Dimensions of Emotions
- Tone: How the emotion is experienced (positive-negative, pleasant-unpleasant).
- Intensity: Degree of physiological arousal (blushing, trembling), personal experience (feeling a strong emotion), and later behavior (more or less strong reaction).
- Duration: Short or long-lasting.
Biological or Mental Issue?
- Zajonc: Emotions are biological processes, preceding or following cognition but distinctly different.
- Lazarus-Ellis-Beck: Emotion is post-cognitive.

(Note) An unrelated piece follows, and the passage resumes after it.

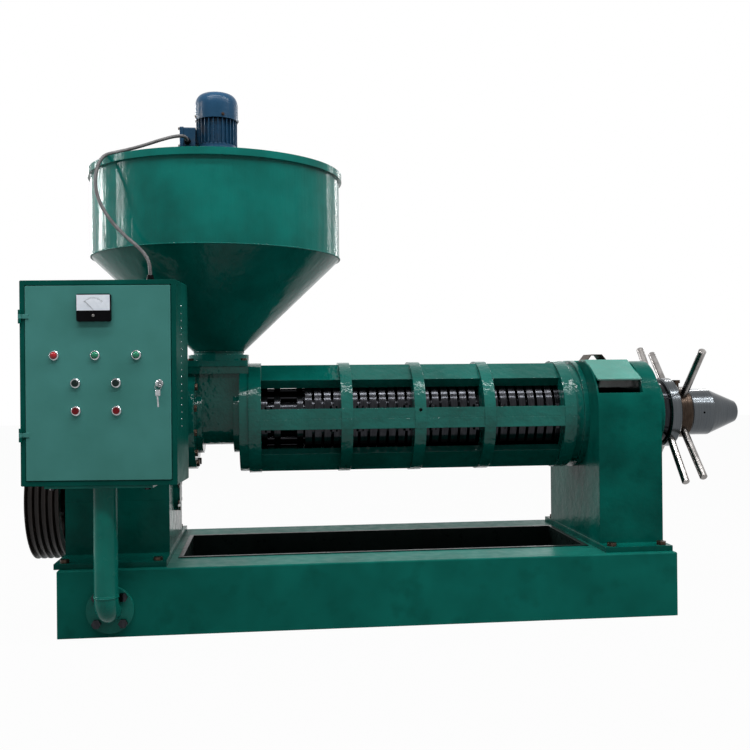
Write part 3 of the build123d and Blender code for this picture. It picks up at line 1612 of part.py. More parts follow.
shelf_bolt_x = shelf_length / 2 - shelf_bolt_inset
shelf_bolt_y = shelf_width / 2 - shelf_bolt_inset
shelf_under = Plane(
    origin=(pipe_x, pipe_y, pipe_top), x_dir=cabinet_front.x_dir, z_dir=(0, 0, -1)
)
shelf_spots = [(i * shelf_bolt_x, j * shelf_bolt_y) for i in (-1, 1) for j in (-1, 1)]
flange_spots = ring_spots(pipe_flange_radius - pipe_bolt, 4, 45)
with BuildPart() as pipe_bolts:
    hex_bolts(elbow_plane.offset(pipe_flange), flange_spots, pipe_bolt, 0)
    hex_bolts(shelf_under, shelf_spots, shelf_bolt, 0)
save(pipe_bolts.part, "pipe_bolts")

# Glands and the flexible conduit between them
gland_x = terminal_left + gland_inset
gland_z = terminal_low + gland_rise
with BuildPart() as conduit_glands:
    for plane in (
        Plane(origin=(gland_x, -terminal_width / 2, gland_z), x_dir=(1, 0, 0), z_dir=(0, -1, 0)),
        Plane(origin=(*conduit_entry, cabinet_z + cabinet_height), z_dir=(0, 0, 1)),
    ):
        with BuildSketch(plane) as nut:
            RegularPolygon(1.2 * gland_radius, 6)
        extrude(nut.sketch, amount=gland_length / 2)
        with BuildSketch(plane.offset(gland_length / 2)) as collar:
            Circle(gland_radius)
        extrude(collar.sketch, amount=gland_length / 2, taper=8)
save(conduit_glands.part, "conduit_glands")

upper_gland = Vector(gland_x, -terminal_width / 2 - gland_length, gland_z)
lower_gland = Vector(*conduit_entry, cabinet_z + cabinet_height + gland_length)
conduit_points = [
    upper_gland,
    *[upper_gland + Vector(*step) for step in conduit_first],
    *[lower_gland + Vector(*step) for step in conduit_last],
    lower_gland,
]
conduit_radii = []
for before, here, after in zip(conduit_points, conduit_points[1:], conduit_points[2:]):
    shorter = min((here - before).length, (after - here).length)
    turn = radians((here - before).get_angle(after - here))
    conduit_radii.append(0.45 * shorter / tan(turn / 2))
print("conduit radii", [round(radius) for radius in conduit_radii])
with BuildPart() as flexible_conduit:
    with BuildLine() as conduit_line:
        FilletPolyline(*conduit_points, radius=conduit_radii)
    start_way = conduit_points[1] - conduit_points[0]
    with BuildSketch(Plane(origin=conduit_points[0], z_dir=start_way)):
        Circle(conduit_radius)
    sweep()
conduit_run = conduit_line.wires()[0].length
conduit_share = flexible_conduit.part.volume / (pi * conduit_radius**2 * conduit_run)
print("conduit length", round(conduit_run), "volume share", round(conduit_share, 4))
save(flexible_conduit.part, "flexible_conduit")
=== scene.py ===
"""Looks for the screw oil press: finishes, fine detail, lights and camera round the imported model."""
import math

import bmesh
import bpy
from mathutils import Matrix, Vector


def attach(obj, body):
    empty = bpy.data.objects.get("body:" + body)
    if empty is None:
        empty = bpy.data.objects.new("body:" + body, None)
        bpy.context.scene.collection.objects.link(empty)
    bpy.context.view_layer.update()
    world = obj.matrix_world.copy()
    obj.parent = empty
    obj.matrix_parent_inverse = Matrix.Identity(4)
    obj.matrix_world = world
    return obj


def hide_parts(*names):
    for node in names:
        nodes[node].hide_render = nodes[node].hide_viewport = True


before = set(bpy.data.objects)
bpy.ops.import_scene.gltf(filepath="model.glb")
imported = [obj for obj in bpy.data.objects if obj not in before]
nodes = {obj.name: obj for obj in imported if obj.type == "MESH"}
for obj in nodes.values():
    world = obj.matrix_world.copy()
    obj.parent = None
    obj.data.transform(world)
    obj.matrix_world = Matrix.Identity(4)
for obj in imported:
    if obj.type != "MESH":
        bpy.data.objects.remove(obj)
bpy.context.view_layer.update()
scene = bpy.context.scene
scene.view_settings.view_transform = "Standard"

# Places and sizes that this script shares with the part's source, in metres
SHAFT_Z = 0.680
HOPPER_X = -0.5365
HOPPER_AXIS = Matrix.Translation((HOPPER_X, 0, 0))
HOPPER_RADIUS = 0.444
HOPPER_LOW = 1.258
NECK_RADIUS = 0.090
NECK_HIGH = 0.921
PIPE = (-0.864, -0.465)
PIPE_RADIUS = 0.037
ELBOW_TOP = 0.147
BASE_FRONT = -0.390
PIPE_LOW = 0.090
PIPE_FLANGE = 0.014
FAN_COVER_RADIUS = 0.077
FAN_COVER_LOW = 1.7623
FAN_SCREW_HEIGHT = 0.012
FAN_SCREW_TURNS = (20, 110, 200, 290)
TERMINAL_FACE = -0.6665
TERMINAL_MIDDLE = 1.696
TERMINAL_SCREWS = (0.031, 0.037)
CONDUIT = [
    (-0.6385, -0.065, 1.680), (-0.6385, -0.106, 1.680), (-0.6515, -0.142, 1.675),
    (-0.6795, -0.172, 1.663), (-0.7185, -0.194, 1.645), (-0.7645, -0.214, 1.623),
    (-0.8105, -0.238, 1.602), (-0.8505, -0.268, 1.584), (-0.8885, -0.304, 1.565),
    (-0.9035, -0.328, 1.526), (-0.909, -0.347, 1.478), (-0.903, -0.358, 1.427),
    (-0.880, -0.372, 1.373), (-0.842, -0.394, 1.321), (-0.801, -0.420, 1.279),
    (-0.767, -0.444, 1.250), (-0.742, -0.462, 1.225), (-0.726, -0.474, 1.200),
    (-0.719, -0.478, 1.175), (-0.719, -0.478, 1.151),
]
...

Interpretation of the situation triggers a specific emotion.
- LeDoux: Brain mechanisms generate emotional behavior.
Number of Emotions
- Biological Position: Emotions serve survival; thus, there is a finite number.
- Plutchik: Fear, sadness, anger, joy, disgust, acceptance, anticipation, and surprise.
- Ekman: Fear, anger, sadness, happiness, disgust, surprise, and contempt.
- Cognitive Position: Basic emotions are programmed and standardized, but individual variations are endless due to interpretations of specific situations and cultural/socio-historical factors.
Triad of Emotional Response
The emotional response has three components:
- Physiological Components: Physiological changes (e.g., changes in heart rate, dilation of blood vessels).
- Subjective Component: The mood that a person names as an emotion.
- Behavioral Components: Expressive emotional behavior; social function of emotions (e.g., facial expressions, posture, movements, vocalizations).
Functions of Emotions
Roles of Adaptation
- Emotions help the body adapt to changing and complex environments (Darwin).
- Example: Fear protects from harmful situations; disgust rejects spoiled food.
- Neither good nor bad: An emotion can both protect and hinder adaptation.
Social Functions
- Emotions serve as signals to communicate emotional states to others (e.g., a baby communicates needs to the mother).
- Emotions modify the behavior of others and regulate interactions (e.g., an expression of rebuff minimizes approach).
Role of Motivation
- Emotions can motivate action.
- The body tends to seek pleasant emotions and avoid unpleasant ones.
Theoretical Contributions to the Concept of Emotion
Evolutionary Contributions
- Darwin: Emotions have adaptive value, functioning as preparatory signals for action and effective communication (Principle of Utility).
- Lorenz: Investigated differences between innate and acquired behavior in animals and humans.
- Plutchik: Primitive emotions are adaptive reactions fixed in our genetic code.
Behavioral Contributions
- Watson: Three innate unconditioned emotional responses to specific stimuli:
- Fear: Aversive situations
- Anger: Situations that prevent movement
- Love: Erogenous zone stimulation
- Skinner: Emotions as learned behaviors. Emotional responses are associated with reinforcers contingent on expressed emotional behavior.
Cognitive Contributions
- Emotional response requires physiological arousal and cognitive interpretation of that arousal.
- Cognitive interpretation gives quality to the emotional state.
- Emotional experience occurs after the physiological event: The brain receives signals (e.g., racing heart, shaking muscles), interprets them (e.g., as fear), and then experiences the emotion.
Psychodynamic Contributions
- Energy conception of emotions: The libidinal system generates unpleasant psychological tension discharged through dreams, symptoms, or cathartic expression of feelings and emotions.
- Evaluation of events is unconscious.
- Jung: People process the world through thought or feelings. Intense feelings lead to overt emotions and physiological responses.